======== STORED DATA ========

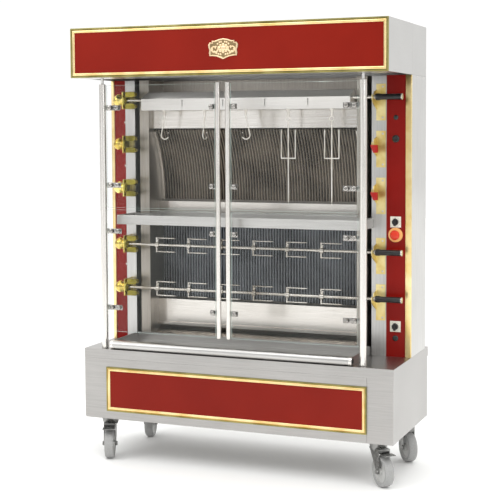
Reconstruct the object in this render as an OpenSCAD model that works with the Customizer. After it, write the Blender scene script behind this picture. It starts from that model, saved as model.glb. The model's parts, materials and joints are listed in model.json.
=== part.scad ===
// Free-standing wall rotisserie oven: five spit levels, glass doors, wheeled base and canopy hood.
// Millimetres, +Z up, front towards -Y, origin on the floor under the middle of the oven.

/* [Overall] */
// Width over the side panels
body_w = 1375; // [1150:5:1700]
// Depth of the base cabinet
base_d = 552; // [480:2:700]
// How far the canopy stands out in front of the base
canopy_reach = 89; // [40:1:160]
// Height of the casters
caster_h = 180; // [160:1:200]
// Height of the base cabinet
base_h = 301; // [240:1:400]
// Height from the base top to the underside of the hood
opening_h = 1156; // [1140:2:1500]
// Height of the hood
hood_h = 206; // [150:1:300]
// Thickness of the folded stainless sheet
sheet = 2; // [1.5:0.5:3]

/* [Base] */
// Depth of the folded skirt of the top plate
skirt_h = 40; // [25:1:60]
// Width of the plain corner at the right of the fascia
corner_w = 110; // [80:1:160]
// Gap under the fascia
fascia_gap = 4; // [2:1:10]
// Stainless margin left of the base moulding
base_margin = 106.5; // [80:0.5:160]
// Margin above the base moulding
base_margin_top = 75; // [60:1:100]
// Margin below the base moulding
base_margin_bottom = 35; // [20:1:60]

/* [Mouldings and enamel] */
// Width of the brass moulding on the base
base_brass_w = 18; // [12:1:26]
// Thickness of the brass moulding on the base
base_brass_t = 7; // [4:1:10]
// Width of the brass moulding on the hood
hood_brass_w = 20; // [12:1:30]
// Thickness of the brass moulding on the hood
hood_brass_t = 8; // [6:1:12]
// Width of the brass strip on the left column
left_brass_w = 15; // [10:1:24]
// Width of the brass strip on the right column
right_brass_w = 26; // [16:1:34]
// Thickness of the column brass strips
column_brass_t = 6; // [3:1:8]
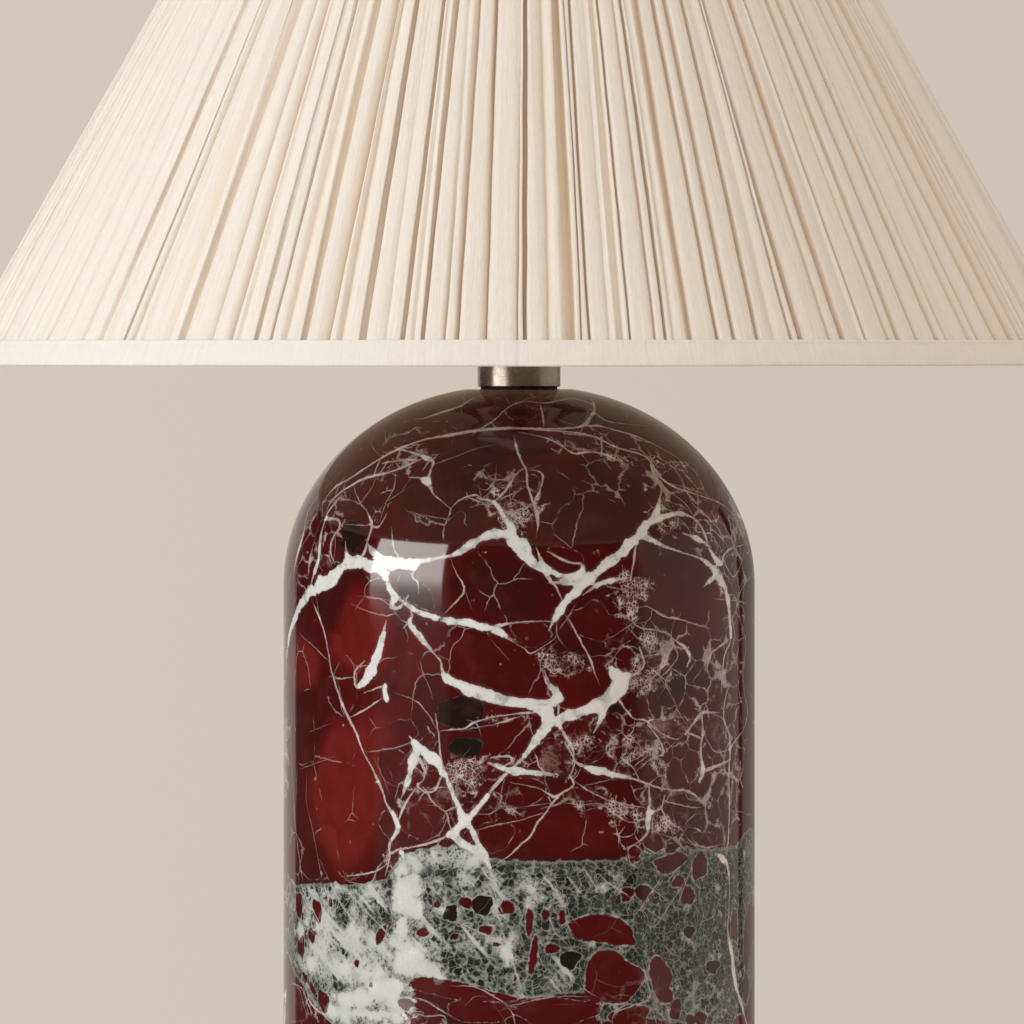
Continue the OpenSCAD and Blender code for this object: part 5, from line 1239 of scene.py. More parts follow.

========

** YOUR GOAL **
Your answer consists solely of the lines from the top of the records above through the line that contains "of the oven.", each echoed exactly.

** ANSWER FOR THE TASK **
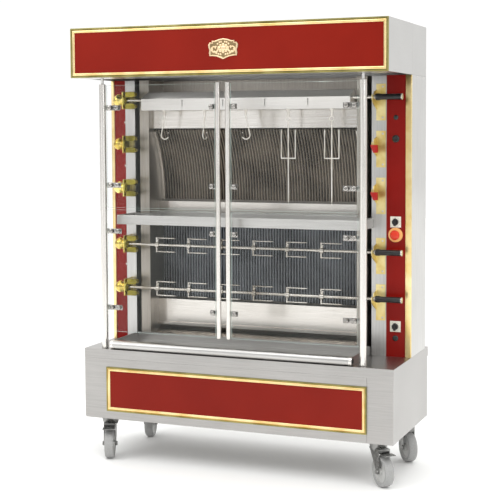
Reconstruct the object in this render as an OpenSCAD model that works with the Customizer. After it, write the Blender scene script behind this picture. It starts from that model, saved as model.glb. The model's parts, materials and joints are listed in model.json.
=== part.scad ===
// Free-standing wall rotisserie oven: five spit levels, glass doors, wheeled base and canopy hood.
// Millimetres, +Z up, front towards -Y, origin on the floor under the middle of the oven.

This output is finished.